The law will also define sex, gender, male, and female in Iowa code and would require birth certificates to reflect an Iowan’s sex at birth. It would also prohibit Iowa schools from providing instruction related to gender identity and sexual orientation to students in grades kindergarten through grade six.
Reynolds said that despite the change to the civil rights code that all Iowans are “children of God, and no law changes that.”
“We all agree that every Iowan, without exception, deserves respect and dignity,” Reynolds said. “What this bill does accomplish is to strengthen protections for women and girls, and I believe that is the right thing to do.”
Iowa Republicans have previously tried to remove gender identity from the Iowa Civil Rights code, and last year a bill that would accomplish it received a hearing. Though, lawmakers on the panel considering the bill unanimously decided to shelf the bill.
With Reynolds’ signature the bill will become law and make Iowa the first in the nation to remove a protected class from their state civil rights code, LGBTQ+ advocates say.
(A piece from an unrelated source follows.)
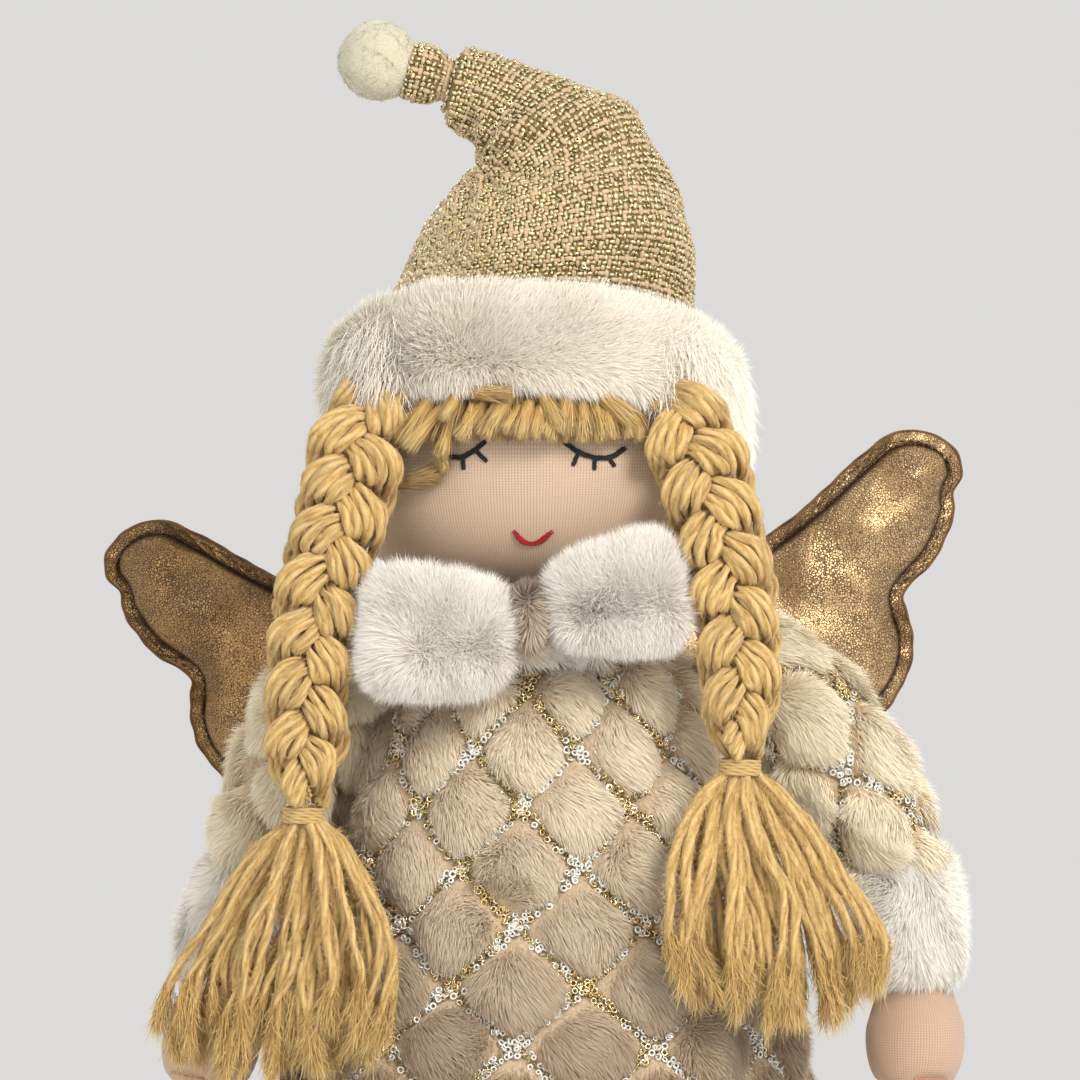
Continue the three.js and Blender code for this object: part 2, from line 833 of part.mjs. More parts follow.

“This isn’t leadership. It’s a shameful display of power used to crush the most vulnerable Iowans,” said Becky Tayler, the executive director of Iowa Safe Schools, an advocacy group focused on LGBTQ+ youth and education, said in a news release Friday. “Governor Reynolds has made it clear — her version of ‘freedom to flourish’ is only for those who fit her narrow, outdated vision. If there is one message to send to Governor Reynolds, it is this: transgender Iowans have always existed and will always exist.
The bill comes as President Donald Trump pursues executive orders that would ban transgender women from participating in women’s sports and cut federal support for gender transitions for people under the age of 19, among other proposals targeting transgender people.
Trump endorsed the legislation Thursday, asking Republicans to pass the bill “as fast as possible” in a post on Truth Social, the social media platform he owns.
Gender identity, along with sexual orientation, was added as a protected class to the Iowa Civil Rights Act in 2007 when Democrats controlled the governor’s office and the state legislature.